Notwithstanding the sole ground of appeal (as raised in the grounds of appeal) being the issue of the existence of a custom entitling the appellant to retain the vehicle, Mr Majuru, in his submissions before us, contended that the appellant was entitled to hold on to the vehicle because of exceptions to the rei vindicatio which exceptions he stated to be ‘a legitimate expectation, an enforceable right, estoppel and a right of retention or contractual right’ - what appears to me to be a hotchpotch of legal terms none of which was meaningful or applicable in this appeal except for the contractual right which I discuss below.

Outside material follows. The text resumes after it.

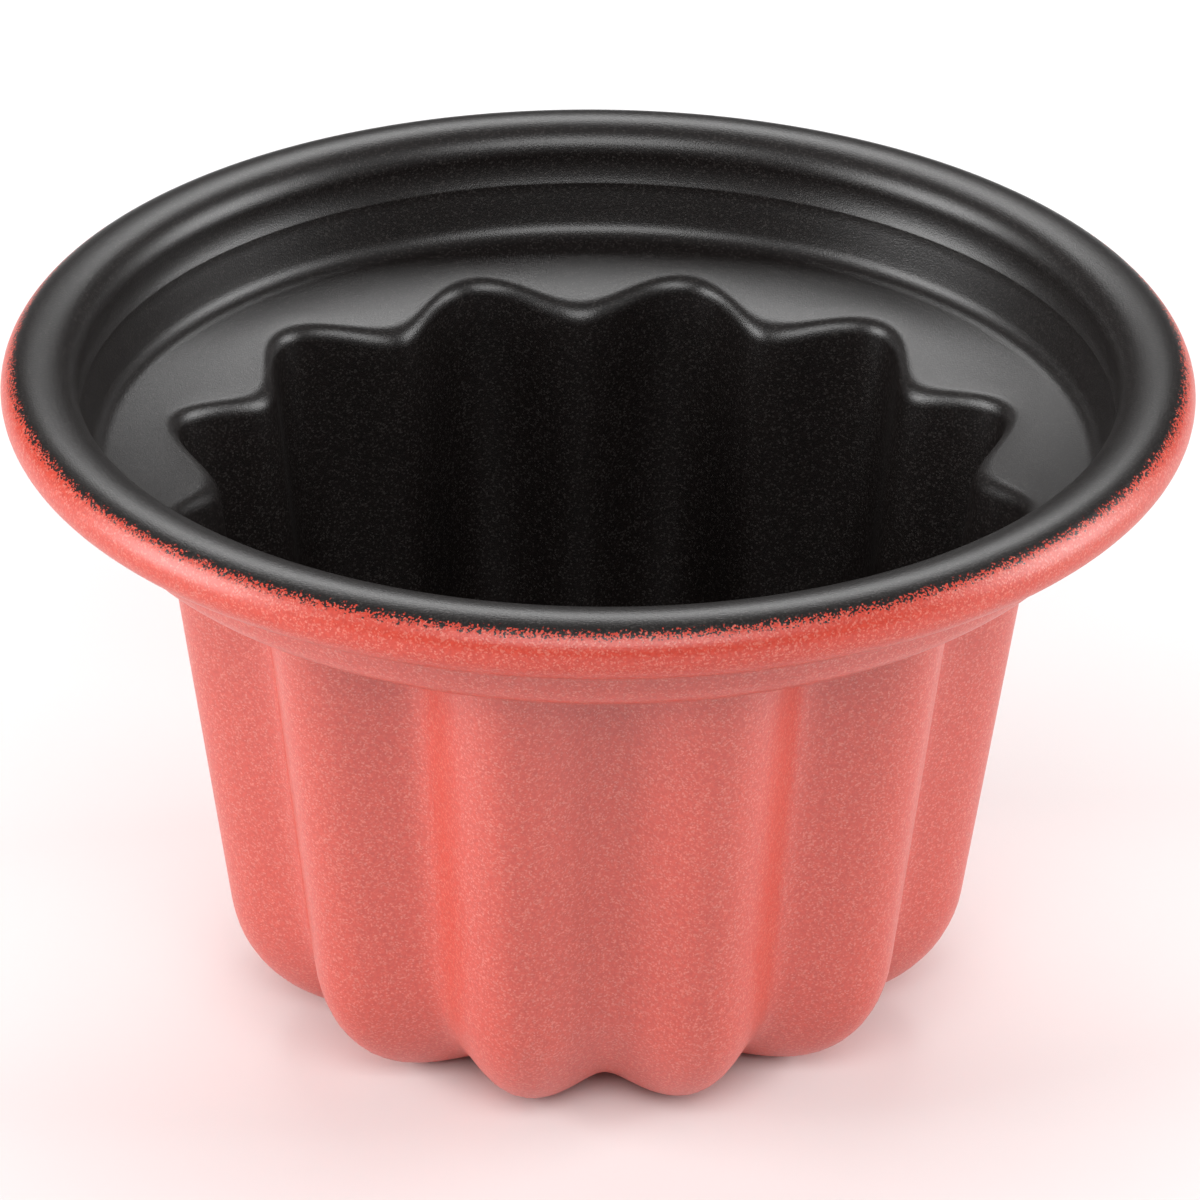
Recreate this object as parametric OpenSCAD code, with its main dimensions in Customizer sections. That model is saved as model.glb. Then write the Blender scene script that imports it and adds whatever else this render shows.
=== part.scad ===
// Canele mould: one drawn sheet with a rolled rim, a round collar, a sloping ledge and a fluted cup.
// It stands on its flat base. Z = 0 is the underside of the base, and Z is the mould's own axis.
// Radii are to the inside face of the sheet, which is the face that the cake touches, unless they
// say otherwise.

/* [Rim and collar] */
// Outside diameter of the rolled rim
rim_d = 80; // [76:1:90]
// Outside diameter of the roll's own round section
roll_d = 5.1; // [4.4:0.1:5.6]
// Height of the whole mould, from the base to the crest of the roll
total_h = 48.2; // [44:0.2:56]
// Depth of the ledge's corner below the crest of the roll
collar_h = 7.9; // [7.4:0.1:11]
// Radius of the ledge's corner
corner_at = 33.9; // [33.4:0.1:34.2]
// Rounding of the ledge's corner
corner_r = 1.6; // [1:0.1:2.2]
// Depth of the fine step in the collar's wall below the crest of the roll
step_h = 4.2; // [3.6:0.1:5]
// How far the wall steps in there
step_in = 0.15; // [0.05:0.05:0.3]
// Slope of the ledge, down towards the axis, in degrees
ledge_slope = 13; // [6:1:16]

/* [Flutes] */
// Number of flutes round the cup
flutes = 12; // [9:1:14]
// Radius of the lobes at the height of the ledge's corner
lobe_top = 29.4; // [28.6:0.1:30]
// Radius of the lobes at the base, if the foot were square
lobe_foot = 23.8; // [22.8:0.1:26]
// Radius of the creases at the height of the ledge's corner
crease_top = 25.8; // [24.6:0.1:26.6]
// Radius of the creases at the base, if the foot were square
crease_foot = 21.1; // [19.8:0.1:21.8]
// How full the lobes are: 0 is an even wave, more is a broad lobe between narrow creases
fullness = 0; // [-0.4:0.1:0.4]
// Rounding of the mouth where a lobe runs up into the ledge
lobe_mouth_r = 1.4; // [1:0.1:2]
// Rounding of the mouth where a crease runs up into the ledge
crease_mouth_r = 1.8; // [1.2:0.1:3.4]
// Rounding of the foot below a lobe
lobe_foot_r = 10; // [7:0.1:11]
// Rounding of the foot below a crease
crease_foot_r = 11.5; // [8:0.1:12.5]

/* [Sheet] */
// Thickness of the sheet
sheet_t = 0.8; // [0.6:0.05:0.9]

/* [Hidden] */
coral = [0.86, 0.38, 0.32];
// Columns of points round each flute, and rings of points round the mouth's and the foot's rounding
flute_columns = 12;
mouth_rings = 5;
foot_rings = 8;
// Facets of the round section of the roll and of the ledge's corner
roll_steps = 30;
corner_steps = 6;
// The roll's edge stops this far short of the collar
roll_gap = 0.4;
// The fluted cup ends in a tongue inside the turned ledge: its length, and how far it lies below
// each face of the ledge
tongue = 0.6;
tongue_inset = 0.03;
// Flat of the ledge between the lobes' rounding and the end of the turned ledge
ledge_flat = 0.4;

roll_r = roll_d / 2;
roll_x = rim_d / 2 - roll_r;
roll_z = total_h - roll_r;
collar_at = rim_d / 2 - roll_d;
corner_z = total_h - collar_h;
fall = tan(ledge_slope);
columns = flutes * flute_columns;

// Height of the ledge at a distance r from the axis
function ledge_z(r) = corner_z - fall * (corner_at - r);

// A point at a distance a from c in the direction w
function polar(c, a, w) = [c[0] + a * cos(w), c[1] + a * sin(w)];

// One station of a section: its point, and the direction in which the section runs there
function station(c, a, w, turn) = [polar(c, a, w), turn * a * [-sin(w), cos(w)]];

// Section of the cup from the ledge to the base, for a wall from radius top to radius foot,
// rounded by m at the mouth and by f at the foot
function cup_section(top, foot, m, f) =
    let (
        lean = (top - foot) / corner_z,
        draft = atan(lean),
        mz = (corner_z - fall * corner_at - m / cos(ledge_slope) + fall * (foot + m / cos(draft)))
            / (1 - fall * lean),
        mc = [foot + lean * mz + m / cos(draft), mz],
        fz = sheet_t + f,
        fc = [foot + lean * fz - f / cos(draft), fz],
        w0 = 90 + ledge_slope,
        w1 = 180 - draft
    )
    concat(
        [for (i = [0 : mouth_rings]) station(mc, m, w0 + (w1 - w0) * i / mouth_rings, (w1 - w0) / 90)],
        [for (i = [0 : foot_rings]) station(fc, f, -draft - (90 - draft) * i / foot_rings, -(90 - draft) / 90)]
    );

lobe = cup_section(lobe_top, lobe_foot, lobe_mouth_r, lobe_foot_r);
crease = cup_section(crease_top, crease_foot, crease_mouth_r, crease_foot_r);
stations = len(lobe);
seam_r = lobe[0][0][0] + ledge_flat;
base_r = min(lobe[stations - 1][0][0], crease[stations - 1][0][0]) / 2;

// Share of the lobe at an angle w: 0 in a crease and 1 on a lobe, and its change for each radian
function wave(w) = (1 - cos(flutes * w)) / 2;
function share(w) = wave(w) + fullness * wave(w) * (1 - wave(w));
function share_slope(w) = (1 + fullness - 2 * fullness * wave(w)) * flutes * sin(flutes * w) / 2;

// Point of the inside face and, from the two directions in which the face runs there, its normal
function cylindrical(r, w, z) = [r * cos(w), r * sin(w), z];
function face_point(j, w) =
    let (p = crease[j][0] + (lobe[j][0] - crease[j][0]) * share(w)) cylindrical(p[0], w, p[1]);
function face_normal(j, w) =
    let (
        k = share(w),
        r = crease[j][0][0] + (lobe[j][0][0] - crease[j][0][0]) * k,
        a = crease[j][1] + (lobe[j][1] - crease[j][1]) * k,
        b = (lobe[j][0] - crease[j][0]) * share_slope(w),
        n = [-a[1] * r, a[1] * b[0] - a[0] * b[1], a[0] * r]
    )
    [n[0] * cos(w) - n[1] * sin(w), n[0] * sin(w) + n[1] * cos(w), n[2]] / norm(n);

// A ring of points on the ledge at radius r, at a depth d below its inside face
function ledge_ring(r, d) =
    [for (i = [0 : columns - 1]) let (w = 360 * i / columns)
        cylindrical(r + d * sin(ledge_slope), w, ledge_z(r) - d * cos(ledge_slope))];

// All rings of one face, d away from the inside face, from the tongue's end to the base's flat
function face_rings(d, inset) = concat(
    [ledge_ring(seam_r + tongue, d + inset)],
    [ledge_ring(seam_r - ledge_flat / 3, d)],
    [for (j = [0 : stations - 1]) [for (i = [0 : columns - 1]) let (w = 360 * i / columns)
        face_point(j, w) + d * face_normal(j, w)]],
    [[for (i = [0 : columns - 1]) cylindrical(base_r, 360 * i / columns, sheet_t - d)]]
);

// Triangles between neighbouring rings of n points each, from ring a to ring b
function band(a, b, n, flip) = [for (i = [0 : n - 1])
    let (p = a * n + i, q = a * n + (i + 1) % n, s = b * n + (i + 1) % n, t = b * n + i)
    each (flip ? [[p, s, q], [p, t, s]] : [[p, q, s], [p, s, t]])];

// The fluted cup: both faces of the sheet, joined at the tongue's end and closed by the base
module cup() {
    inside = face_rings(0, tongue_inset);
    outside = face_rings(sheet_t, -tongue_inset);
    rings = len(inside);
    points = concat([for (r = concat(inside, outside)) each r], [[0, 0, sheet_t], [0, 0, 0]]);
    inside_centre = 2 * rings * columns;
    last_in = (rings - 1) * columns;
    last_out = (2 * rings - 1) * columns;
    polyhedron(points, concat(
        [for (j = [0 : rings - 2]) each band(j, j + 1, columns, true)],
        [for (j = [rings : 2 * rings - 2]) each band(j, j + 1, columns, false)],
        band(0, rings, columns, false),
        [for (i = [0 : columns - 1]) [last_in + i, inside_centre, last_in + (i + 1) % columns]],
        [for (i = [0 : columns - 1]) [last_out + i, last_out + (i + 1) % columns, inside_centre + 1]]
    ));
}

// The turned part's lines: the wall between ledge and step leans out by this angle
collar_in = collar_at - step_in;
step_z = total_h - step_h;
wall_lean = atan((collar_in - corner_at) / (step_z - corner_z));
corner_angle = 90 + ledge_slope + wall_lean;
corner_centre = polar([corner_at, corner_z], corner_r / sin(corner_angle / 2),
    135 + (ledge_slope - wall_lean) / 2);
// The sheet turns round the roll until its edge is roll_gap away from the collar
roll_turn = 360 - acos((roll_x - collar_at - sheet_t - roll_gap) / roll_r);

// One face of the turned part, d away from the inside face: ledge, corner, step and roll
function turned_face(d) = concat(
    [[seam_r, ledge_z(seam_r) - d / cos(ledge_slope)]],
    [for (i = [0 : corner_steps]) polar(corner_centre, corner_r + d,
        ledge_slope - 90 + (180 - corner_angle) * i / corner_steps)],
    [[collar_in + d, step_z], [collar_at + d, step_z + step_in]],
    [for (i = [0 : roll_steps]) polar([roll_x, roll_z], roll_r - d, 180 - roll_turn * i / roll_steps)]
);

module rim() {
    inside = turned_face(0);
    outside = turned_face(sheet_t);
    rotate_extrude($fn = 144)
        polygon(concat(inside, [for (i = [len(outside) - 1 : -1 : 0]) outside[i]]));
}

module mould() {
    color(coral) union() {
        rim();
        cup();
    }
}

mould();
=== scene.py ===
"""Canele mould: one drawn sheet, dark non-stick coat inside and coral pearl coat outside.

The section of the sheet is drawn once for a lobe and once for a crease, spun round the mould's axis
and waved between the two, and then given the sheet's thickness.
"""

import logging
import math
from dataclasses import dataclass, field
from enum import Enum

import bmesh
import bpy
from mathutils import Matrix, Vector


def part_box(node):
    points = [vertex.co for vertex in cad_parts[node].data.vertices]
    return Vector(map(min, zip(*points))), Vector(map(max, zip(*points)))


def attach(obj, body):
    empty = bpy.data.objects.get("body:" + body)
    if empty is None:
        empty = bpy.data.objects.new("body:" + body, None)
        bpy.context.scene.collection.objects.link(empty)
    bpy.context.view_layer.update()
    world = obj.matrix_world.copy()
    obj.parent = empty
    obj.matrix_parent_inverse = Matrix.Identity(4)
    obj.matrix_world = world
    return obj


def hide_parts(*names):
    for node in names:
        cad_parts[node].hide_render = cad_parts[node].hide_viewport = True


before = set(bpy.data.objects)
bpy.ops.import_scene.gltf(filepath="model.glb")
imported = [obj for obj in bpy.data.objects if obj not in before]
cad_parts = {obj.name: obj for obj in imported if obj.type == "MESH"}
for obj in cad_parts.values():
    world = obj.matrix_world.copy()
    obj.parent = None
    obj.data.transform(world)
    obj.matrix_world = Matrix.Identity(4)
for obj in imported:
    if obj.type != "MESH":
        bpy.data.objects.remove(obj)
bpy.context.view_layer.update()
MM = 0.001
AXIS_REACH = 1e-9
MERGE_REACH = 1e-7
LOG = logging.getLogger("canele_mould")
Point = tuple[float, float]


class Face(Enum):
    """The two faces of the sheet, in the order of the shell's material slots."""

    INSIDE = 0
    OUTSIDE = 1


def linear(hex_colour: str) -> tuple[float, float, float, float]:
    """Turn an sRGB hex colour into linear values.

    Args:
        hex_colour: Colour such as "#d9654f".

    Returns:
        Linear red, green, blue and an alpha of 1.
    """
    values = [int(hex_colour[i:i + 2], 16) / 255 for i in (1, 3, 5)]
    r, g, b = (v / 12.92 if v <= 0.04045 else ((v + 0.055) / 1.055) ** 2.4 for v in values)
    return (r, g, b, 1.0)


def add_node(tree: bpy.types.NodeTree, kind: str, settings: dict | None = None,
             links: dict | None = None) -> bpy.types.Node:
    """Add a node, set its properties and socket values, and link its inputs.

    Args:
        tree: Node tree that the node goes into.
        kind: Blender's name of the node type.
        settings: Property names, or input names and indices, with their values.
        links: Input names or indices, with the output sockets that feed them.

    Returns:
        The new node.
    """
    node = tree.nodes.new(kind)
    for name, value in (settings or {}).items():
        if isinstance(name, str) and name not in node.inputs:
            setattr(node, name, value)
        else:
            node.inputs[name].default_value = value
    for name, socket in (links or {}).items():
        tree.links.new(socket, node.inputs[name])
    return node


def arc(centre: Point, radius: float, start: float, end: float, steps: int) -> list[Point]:
    """Points along an arc.

    Args:
        centre: Centre of the arc, as distance from the axis and height.
        radius: Radius of the arc.
        start: Direction of the first point from the centre, in degrees.
        end: Direction of the last point.
        steps: Number of steps between them.

    Returns:
        steps + 1 points.
    """
    turns = [math.radians(start + (end - start) * i / steps) for i in range(steps + 1)]
    return [(centre[0] + radius * math.cos(w), centre[1] + radius * math.sin(w)) for w in turns]


def line(start: Point, end: Point, steps: int) -> list[Point]:
    """Points between two points, without the two points themselves."""
    shares = [i / steps for i in range(1, steps)]
    return [(start[0] + (end[0] - start[0]) * s, start[1] + (end[1] - start[1]) * s)
            for s in shares]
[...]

It was submitted by Mr Mpofu that none of the ‘defences’ raised by the appellant constitute defences at law. In particular the sole defence relied upon in the grounds of appeal, namely, the existence of a custom entitling the appellant to retain the vehicle is not at law a defence to the rei vindicatio. He submitted that the judgment in Van Breda & Ors v Jacobs 1921 AD 330 on which Mr Majuru relied for this curious submission is authority for the proposition that one of the sources of law is custom and that no amount of stretching the meaning of that judgment could lead to the conclusion urged by Mr Majuru that a custom or practice creates a contract.


I agree with Mr Mpofu that the existence of custom as a form of law has no application in this matter. The concept of custom as a form of law has been explained4 as follows:

“Customary law is the oldest form of law known to man. In primitive communities almost the whole of the law existed in the shape of customs. The people regulated their conduct according to rules which they and their ancestors had been accustomed to observe in the past. These rules were not recorded in writing, nor were they enacted by any Sovereign, but they became binding in the course of ages through their observance by the community itself….

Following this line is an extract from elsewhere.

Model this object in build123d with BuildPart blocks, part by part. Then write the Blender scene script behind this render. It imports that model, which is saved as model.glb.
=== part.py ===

The requisites to make a custom legally binding are four in number, namely that the custom is (a) reasonable, (b) has been long established, (c)has been uniformly observed, and (d) is certain.5



The Van Breda case was concerned with whether or not these four requisites had been established by the respondents (Plaintiffs in the court a quo) in that matter. It certainly is not authority for the proposition contended for by Mr Majuru that a custom can be a defence to an actio rei vindicatio.

In any event, even if for argument’s sake there existed a custom or practice that retiring chairpersons were allowed to purchase their vehicles on terms set by the respondent, it was never alleged, let alone established, that the vehicle had been offered to the appellant for purchase and if so on what terms. In the absence of an offer by the respondent which was accepted by the appellant no contract came into existence. Accordingly, the finding by the court a quo that no contractual or other enforceable right to retain possession of the vehicle was established by the appellant was unassailable.

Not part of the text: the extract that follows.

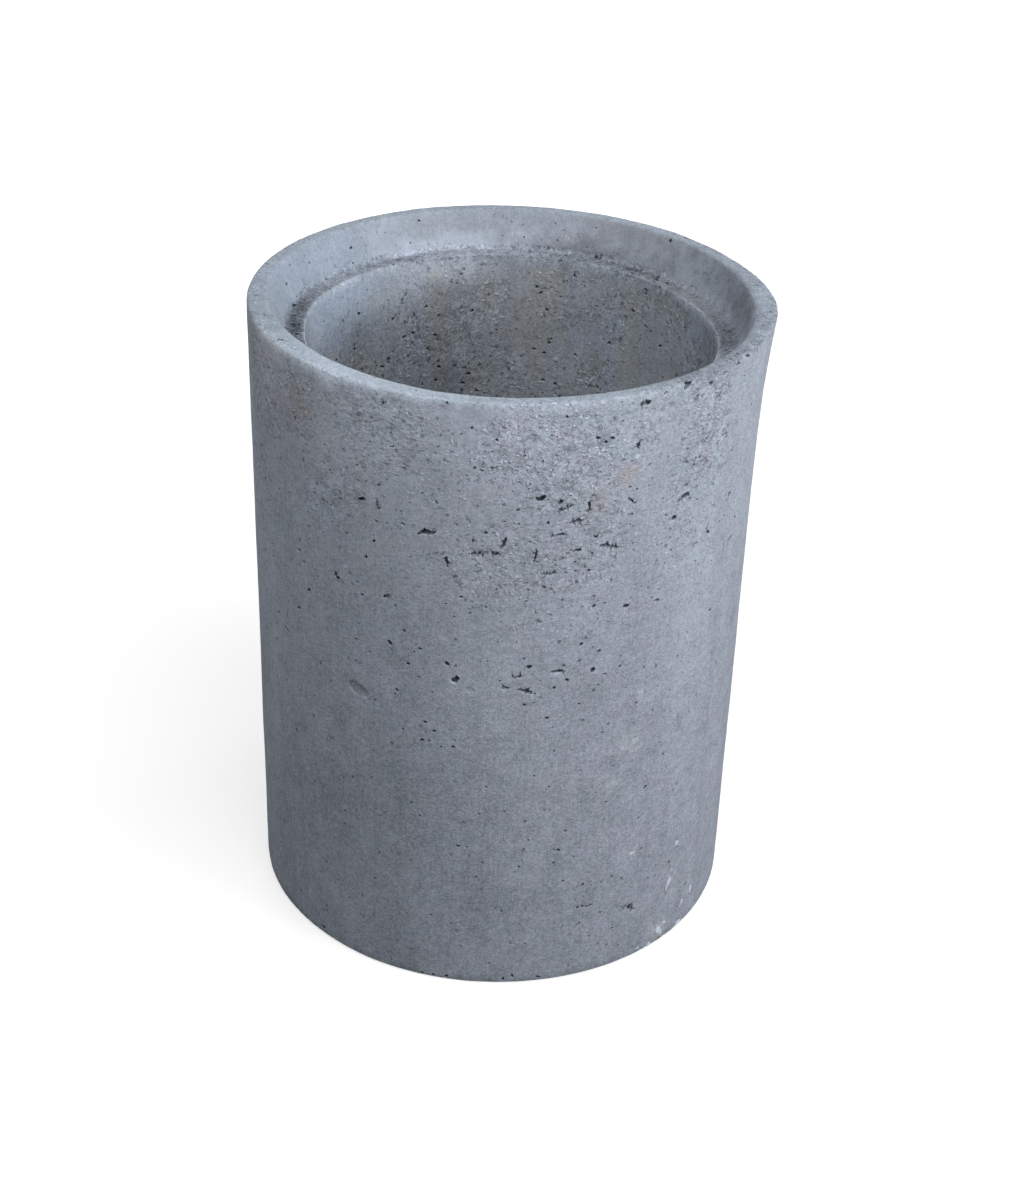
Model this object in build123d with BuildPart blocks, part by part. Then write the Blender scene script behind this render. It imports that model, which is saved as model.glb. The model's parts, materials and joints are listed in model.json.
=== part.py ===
"""Precast concrete manhole section: one cast ring with a joint socket in its top end.

Millimetres, +Z up. The origin is the centre of the base, on the face that it stands on.
"""

from build123d import *
import os

# Nominal sizes of the section
bore_diameter = 400.0
wall_thickness = 50.0
section_height = 650.0

# Joint socket: a tapered rebate that leaves a thin rim around a flat seat
socket_depth = 38.0
rim_width = 14.0
seat_width = 19.0

# Edges, as the mould and handling leave them
rim_outer_rounding = 3.0
rim_inner_rounding = 3.0
seat_root_rounding = 3.0
bore_lip_rounding = 2.5
base_outer_chamfer = 3.0
base_inner_chamfer = 2.0

# Radii and heights that follow
bore_radius = bore_diameter / 2
outside_radius = bore_radius + wall_thickness
socket_mouth_radius = outside_radius - rim_width
socket_seat_radius = bore_radius + seat_width
seat_height = section_height - socket_depth


def inner_corner(sketch, level):
    """Corner of the wall section on the side of the bore, at a height."""
    return sketch.vertices().filter_by_position(Axis.Y, level, level).sort_by(Axis.X)[0]


def outer_corner(sketch, level):
    """Corner of the wall section on the outside, at a height."""
    return sketch.vertices().filter_by_position(Axis.Y, level, level).sort_by(Axis.X)[-1]


# The wall in section, from the bore to the outside, turned about the axis of the shaft
with BuildPart() as manhole_section:
    with BuildSketch(Plane.XZ) as wall_section:
        with BuildLine():
            Polyline(
                (bore_radius, 0),
                (outside_radius, 0),
                (outside_radius, section_height),
                (socket_mouth_radius, section_height),
                (socket_seat_radius, seat_height),
                (bore_radius, seat_height),
                close=True,
            )
        make_face()
        fillet(outer_corner(wall_section, section_height), rim_outer_rounding)
        fillet(inner_corner(wall_section, section_height), rim_inner_rounding)
        fillet(outer_corner(wall_section, seat_height), seat_root_rounding)
        fillet(inner_corner(wall_section, seat_height), bore_lip_rounding)
        chamfer(outer_corner(wall_section, 0), base_outer_chamfer)
        chamfer(inner_corner(wall_section, 0), base_inner_chamfer)
    revolve(axis=Axis.Z)

manhole_section.part.label = "manhole_section"

os.makedirs("parts", exist_ok=True)
export_step(manhole_section.part, "parts/manhole_section.step")
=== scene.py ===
"""Looks of the precast manhole section: its worn concrete skin, the light and the camera.

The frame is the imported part's, +Z up. Lengths are in millimetres, and the ring and the camera are
scaled to metres where they are made. Only the floor and the lamps are given in metres. Azimuths are
0 at the front, where the camera stands, and grow to the right of the photograph.
"""

import json
import math
from dataclasses import dataclass

import bpy
import numpy as np
from mathutils import Matrix, Vector, noise
from mathutils.geometry import delaunay_2d_cdt


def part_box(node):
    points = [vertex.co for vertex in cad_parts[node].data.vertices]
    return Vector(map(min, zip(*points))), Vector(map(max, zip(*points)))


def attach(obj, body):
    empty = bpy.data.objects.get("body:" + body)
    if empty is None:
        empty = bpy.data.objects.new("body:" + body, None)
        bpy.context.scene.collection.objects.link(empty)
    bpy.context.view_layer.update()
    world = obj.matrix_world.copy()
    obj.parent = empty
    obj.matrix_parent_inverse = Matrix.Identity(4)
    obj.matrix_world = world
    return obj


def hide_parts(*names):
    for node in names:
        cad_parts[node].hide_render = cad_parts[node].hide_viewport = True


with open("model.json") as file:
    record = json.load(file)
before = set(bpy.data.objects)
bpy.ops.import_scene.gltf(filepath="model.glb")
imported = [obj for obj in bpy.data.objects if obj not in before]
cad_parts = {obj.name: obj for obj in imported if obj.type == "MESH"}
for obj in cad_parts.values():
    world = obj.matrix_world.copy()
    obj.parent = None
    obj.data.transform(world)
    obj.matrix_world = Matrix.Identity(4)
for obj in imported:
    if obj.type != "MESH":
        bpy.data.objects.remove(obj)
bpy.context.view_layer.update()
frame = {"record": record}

mm = 0.001

# Sizes that the frame gives
_, ring_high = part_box("manhole_section")
outer_radius = ring_high.x / mm
ring_height = ring_high.z / mm
mounts = {mount["name"]: mount for mount in frame["record"]["mounts"]}
bore_radius = mounts["bore"]["dims"]["r_mm"]
seat_height = mounts["seat"]["pos_m"][2] / mm

# Joint socket
rim_width = 14.0
seat_width = 19.0
mouth_radius = outer_radius - rim_width
seat_root_radius = bore_radius + seat_width

# Worn edges
base_outer_rounding = 3.5
rim_outer_rounding = 2.2
mouth_rounding = 1.6
seat_root_rounding = 3.0
bore_lip_rounding = 2.0
base_inner_rounding = 3.0

# The outer wall leans out near its top, on the right of the photograph
flare_reach = 9.15
flare_depth = 63.5
flare_power = 1.3
flare_azimuth = math.radians(87.8)
flare_spread = math.radians(21.8)

# The inner form stood out of true at the front: azimuths, how far inward it stood there at the rim
# and, further down, at the seat, and the depth below the seat over which that fades
form_azimuths = (-2.1, -1.75, -1.5, -1.2, -0.95, -0.6, -0.42, -0.25, 0.0, 0.5, 0.9, 1.2, 1.5, 1.8, 2.1)
form_at_rim = (0, 1.5, 4, 7.5, 8.5, 6.3, 4.8, 1.5, 0.2, 0, -1.8, -3, -2, -0.5, 0)
form_at_seat = (0, 1.5, 4.5, 4.5, 4, 3, 2, 1, 0, -2, -4, -4.5, -4.5, -2, 0)
form_fade = 150.0

# Camera, as the photograph was taken: it looks along +Y and down
photo_width_px = 1017
photo_height_px = 1200
focal_px = 2021.5
camera_place = Vector((0, -1823.8, 1389.2))
camera_pan = math.radians(0.315)
camera_tilt = math.radians(30.686)
camera_roll = math.radians(-1.895)

random = np.random.default_rng(41)


# Camera and what its pixels show

camera_forward = Vector((math.sin(camera_pan) * math.cos(camera_tilt),
                         math.cos(camera_pan) * math.cos(camera_tilt),
                         -math.sin(camera_tilt)))
level_right = Vector((math.cos(camera_pan), -math.sin(camera_pan), 0))
level_down = camera_forward.cross(level_right)
camera_right = level_right * math.cos(camera_roll) + level_down * math.sin(camera_roll)
camera_down = level_down * math.cos(camera_roll) - level_right * math.sin(camera_roll)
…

As to the question of costs, it was submitted by Mr Mpofu that an order of costs on the higher scale was merited in this case as the appellant’s conduct in pursuing this appeal was unforgivably vexatious and a waste of the court’s time. We were of the view that the pursuit by the appellant of this manifestly unmeritorious appeal in what was clearly an attempt to postpone the day of reckoning, is indeed an abuse of court process. It would have been evident to any diligent legal practitioner that this appeal was devoid of merit. The order of costs on the scale of legal practitioner and client was in our view proper in the circumstances.



GOWORA JA: I agree





MAVANGIRA AJA: I agree




Mhishi Legal Practice, appellant’s legal practitioners


Messrs Mawere & Sibanda, respondent’s legal practitioners

11974 3 SA 13 (A)

2 Record 128-129

3 Hama v National Railways of Zimbabwe 1996 (1) ZLR 664 at 670; Vengai v Chuma SC 3-13

4 See WILLE’S PRINCIPLES OF SOUTH AFRICAN LAW 7th ed by J T R GIBSON at p9.

5 See WILLE op cit at p9 and the authorities cited at footnotes 37-42.